▶ To do:
Extract every line of the material below and reproduce it faithfully.
>> Begin Record excerpts
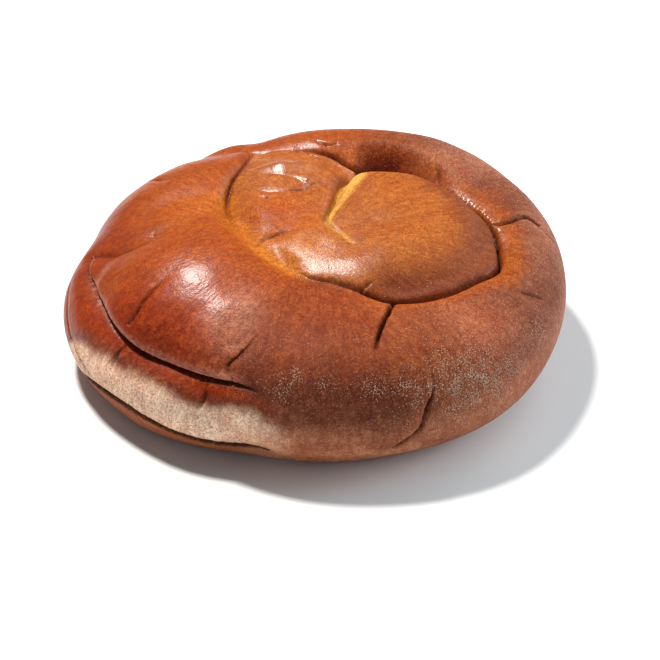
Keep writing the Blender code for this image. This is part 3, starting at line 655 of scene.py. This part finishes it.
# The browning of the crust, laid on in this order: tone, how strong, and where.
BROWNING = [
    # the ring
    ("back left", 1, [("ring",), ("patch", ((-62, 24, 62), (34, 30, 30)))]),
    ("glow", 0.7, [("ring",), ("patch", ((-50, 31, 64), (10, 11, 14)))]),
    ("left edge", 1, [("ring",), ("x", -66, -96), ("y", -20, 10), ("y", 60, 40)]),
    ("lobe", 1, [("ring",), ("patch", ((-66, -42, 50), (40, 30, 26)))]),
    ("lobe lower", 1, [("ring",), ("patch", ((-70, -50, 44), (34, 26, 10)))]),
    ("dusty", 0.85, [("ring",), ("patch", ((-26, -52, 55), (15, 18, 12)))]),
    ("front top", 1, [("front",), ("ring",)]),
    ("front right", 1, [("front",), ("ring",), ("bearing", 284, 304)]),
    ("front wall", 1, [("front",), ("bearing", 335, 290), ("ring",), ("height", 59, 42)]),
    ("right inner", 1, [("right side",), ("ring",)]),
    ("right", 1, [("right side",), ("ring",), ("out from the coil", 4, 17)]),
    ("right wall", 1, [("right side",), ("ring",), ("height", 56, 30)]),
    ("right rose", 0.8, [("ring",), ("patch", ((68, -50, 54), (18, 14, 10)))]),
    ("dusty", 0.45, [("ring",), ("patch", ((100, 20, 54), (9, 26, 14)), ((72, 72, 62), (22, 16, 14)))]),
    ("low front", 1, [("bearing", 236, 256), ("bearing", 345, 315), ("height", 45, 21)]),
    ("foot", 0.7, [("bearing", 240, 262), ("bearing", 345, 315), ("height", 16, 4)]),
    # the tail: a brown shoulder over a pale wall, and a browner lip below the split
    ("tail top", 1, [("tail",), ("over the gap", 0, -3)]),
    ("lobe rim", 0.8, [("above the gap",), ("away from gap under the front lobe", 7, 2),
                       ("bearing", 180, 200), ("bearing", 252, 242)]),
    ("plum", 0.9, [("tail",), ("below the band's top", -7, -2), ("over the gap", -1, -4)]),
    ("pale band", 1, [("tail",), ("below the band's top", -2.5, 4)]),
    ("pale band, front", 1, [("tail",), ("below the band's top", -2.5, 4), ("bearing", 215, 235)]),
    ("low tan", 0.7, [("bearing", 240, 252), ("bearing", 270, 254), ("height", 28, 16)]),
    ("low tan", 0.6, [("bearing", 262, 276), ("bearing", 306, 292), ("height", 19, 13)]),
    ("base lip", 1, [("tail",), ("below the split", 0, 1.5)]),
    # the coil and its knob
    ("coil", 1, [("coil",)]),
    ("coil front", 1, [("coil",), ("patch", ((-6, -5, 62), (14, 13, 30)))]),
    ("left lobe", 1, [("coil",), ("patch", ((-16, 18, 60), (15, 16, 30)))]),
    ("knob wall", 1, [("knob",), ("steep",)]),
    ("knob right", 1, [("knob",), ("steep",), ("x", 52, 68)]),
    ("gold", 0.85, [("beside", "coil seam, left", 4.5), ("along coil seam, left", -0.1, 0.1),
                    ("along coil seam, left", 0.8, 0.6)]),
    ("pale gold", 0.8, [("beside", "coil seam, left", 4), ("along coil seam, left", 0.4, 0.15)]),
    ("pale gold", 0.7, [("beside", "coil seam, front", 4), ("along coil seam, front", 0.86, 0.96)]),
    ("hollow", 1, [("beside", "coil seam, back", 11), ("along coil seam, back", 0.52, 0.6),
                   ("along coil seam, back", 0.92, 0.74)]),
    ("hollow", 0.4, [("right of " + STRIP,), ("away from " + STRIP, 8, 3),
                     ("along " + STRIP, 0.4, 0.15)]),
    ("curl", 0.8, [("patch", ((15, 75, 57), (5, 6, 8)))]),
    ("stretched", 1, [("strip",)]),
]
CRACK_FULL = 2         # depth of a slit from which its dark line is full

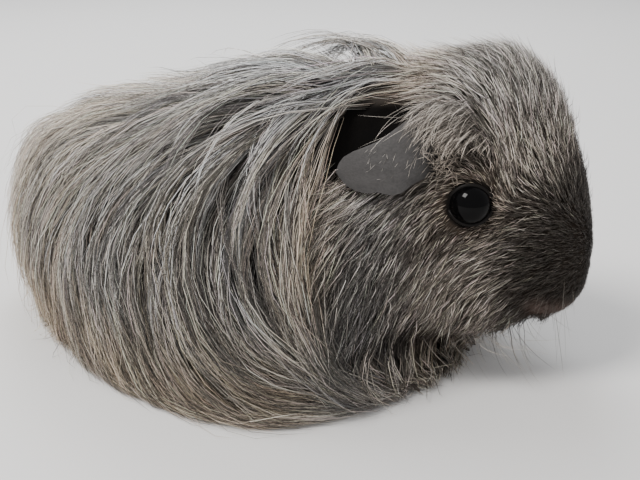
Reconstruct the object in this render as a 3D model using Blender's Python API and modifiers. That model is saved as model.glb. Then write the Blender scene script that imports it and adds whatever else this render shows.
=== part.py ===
>> End Record excerpts
▶ Result below:
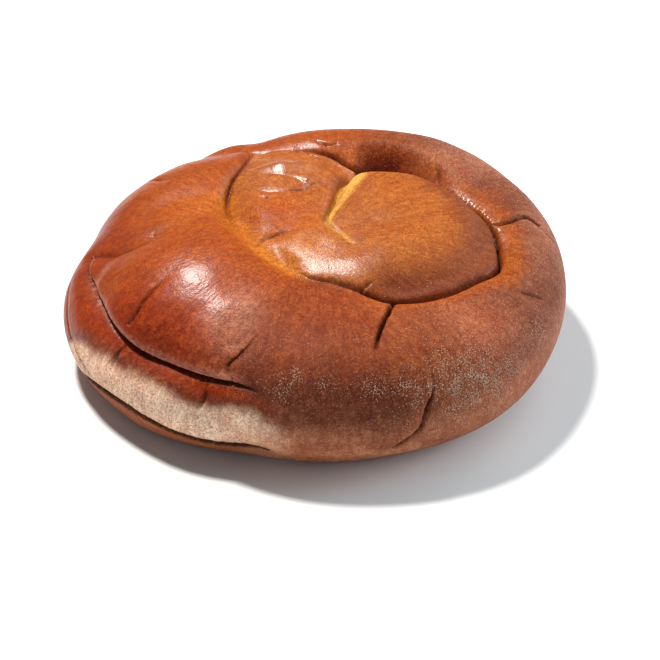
Keep writing the Blender code for this image. This is part 3, starting at line 655 of scene.py. This part finishes it.
# The browning of the crust, laid on in this order: tone, how strong, and where.
BROWNING = [
    # the ring
    ("back left", 1, [("ring",), ("patch", ((-62, 24, 62), (34, 30, 30)))]),
    ("glow", 0.7, [("ring",), ("patch", ((-50, 31, 64), (10, 11, 14)))]),
    ("left edge", 1, [("ring",), ("x", -66, -96), ("y", -20, 10), ("y", 60, 40)]),
    ("lobe", 1, [("ring",), ("patch", ((-66, -42, 50), (40, 30, 26)))]),
    ("lobe lower", 1, [("ring",), ("patch", ((-70, -50, 44), (34, 26, 10)))]),
    ("dusty", 0.85, [("ring",), ("patch", ((-26, -52, 55), (15, 18, 12)))]),
    ("front top", 1, [("front",), ("ring",)]),
    ("front right", 1, [("front",), ("ring",), ("bearing", 284, 304)]),
    ("front wall", 1, [("front",), ("bearing", 335, 290), ("ring",), ("height", 59, 42)]),
    ("right inner", 1, [("right side",), ("ring",)]),
    ("right", 1, [("right side",), ("ring",), ("out from the coil", 4, 17)]),
    ("right wall", 1, [("right side",), ("ring",), ("height", 56, 30)]),
    ("right rose", 0.8, [("ring",), ("patch", ((68, -50, 54), (18, 14, 10)))]),
    ("dusty", 0.45, [("ring",), ("patch", ((100, 20, 54), (9, 26, 14)), ((72, 72, 62), (22, 16, 14)))]),
    ("low front", 1, [("bearing", 236, 256), ("bearing", 345, 315), ("height", 45, 21)]),
    ("foot", 0.7, [("bearing", 240, 262), ("bearing", 345, 315), ("height", 16, 4)]),
    # the tail: a brown shoulder over a pale wall, and a browner lip below the split
    ("tail top", 1, [("tail",), ("over the gap", 0, -3)]),
    ("lobe rim", 0.8, [("above the gap",), ("away from gap under the front lobe", 7, 2),
                       ("bearing", 180, 200), ("bearing", 252, 242)]),
    ("plum", 0.9, [("tail",), ("below the band's top", -7, -2), ("over the gap", -1, -4)]),
    ("pale band", 1, [("tail",), ("below the band's top", -2.5, 4)]),
    ("pale band, front", 1, [("tail",), ("below the band's top", -2.5, 4), ("bearing", 215, 235)]),
    ("low tan", 0.7, [("bearing", 240, 252), ("bearing", 270, 254), ("height", 28, 16)]),
    ("low tan", 0.6, [("bearing", 262, 276), ("bearing", 306, 292), ("height", 19, 13)]),
    ("base lip", 1, [("tail",), ("below the split", 0, 1.5)]),
    # the coil and its knob
    ("coil", 1, [("coil",)]),
    ("coil front", 1, [("coil",), ("patch", ((-6, -5, 62), (14, 13, 30)))]),
    ("left lobe", 1, [("coil",), ("patch", ((-16, 18, 60), (15, 16, 30)))]),
    ("knob wall", 1, [("knob",), ("steep",)]),
    ("knob right", 1, [("knob",), ("steep",), ("x", 52, 68)]),
    ("gold", 0.85, [("beside", "coil seam, left", 4.5), ("along coil seam, left", -0.1, 0.1),
                    ("along coil seam, left", 0.8, 0.6)]),
    ("pale gold", 0.8, [("beside", "coil seam, left", 4), ("along coil seam, left", 0.4, 0.15)]),
    ("pale gold", 0.7, [("beside", "coil seam, front", 4), ("along coil seam, front", 0.86, 0.96)]),
    ("hollow", 1, [("beside", "coil seam, back", 11), ("along coil seam, back", 0.52, 0.6),
                   ("along coil seam, back", 0.92, 0.74)]),
    ("hollow", 0.4, [("right of " + STRIP,), ("away from " + STRIP, 8, 3),
                     ("along " + STRIP, 0.4, 0.15)]),
    ("curl", 0.8, [("patch", ((15, 75, 57), (5, 6, 8)))]),
    ("stretched", 1, [("strip",)]),
]
CRACK_FULL = 2         # depth of a slit from which its dark line is full

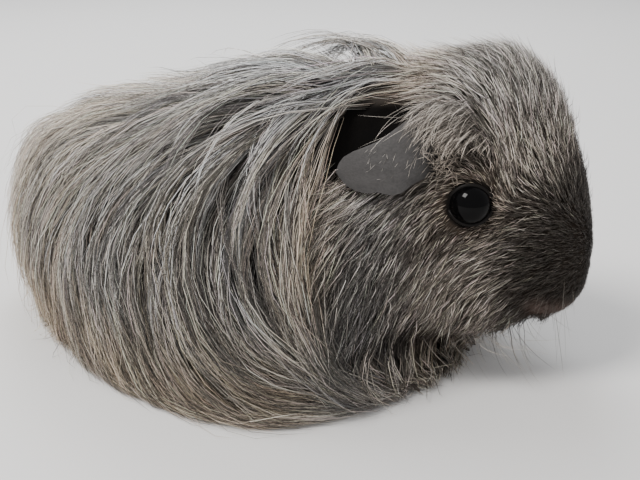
Reconstruct the object in this render as a 3D model using Blender's Python API and modifiers. That model is saved as model.glb. Then write the Blender scene script that imports it and adds whatever else this render shows.
=== part.py ===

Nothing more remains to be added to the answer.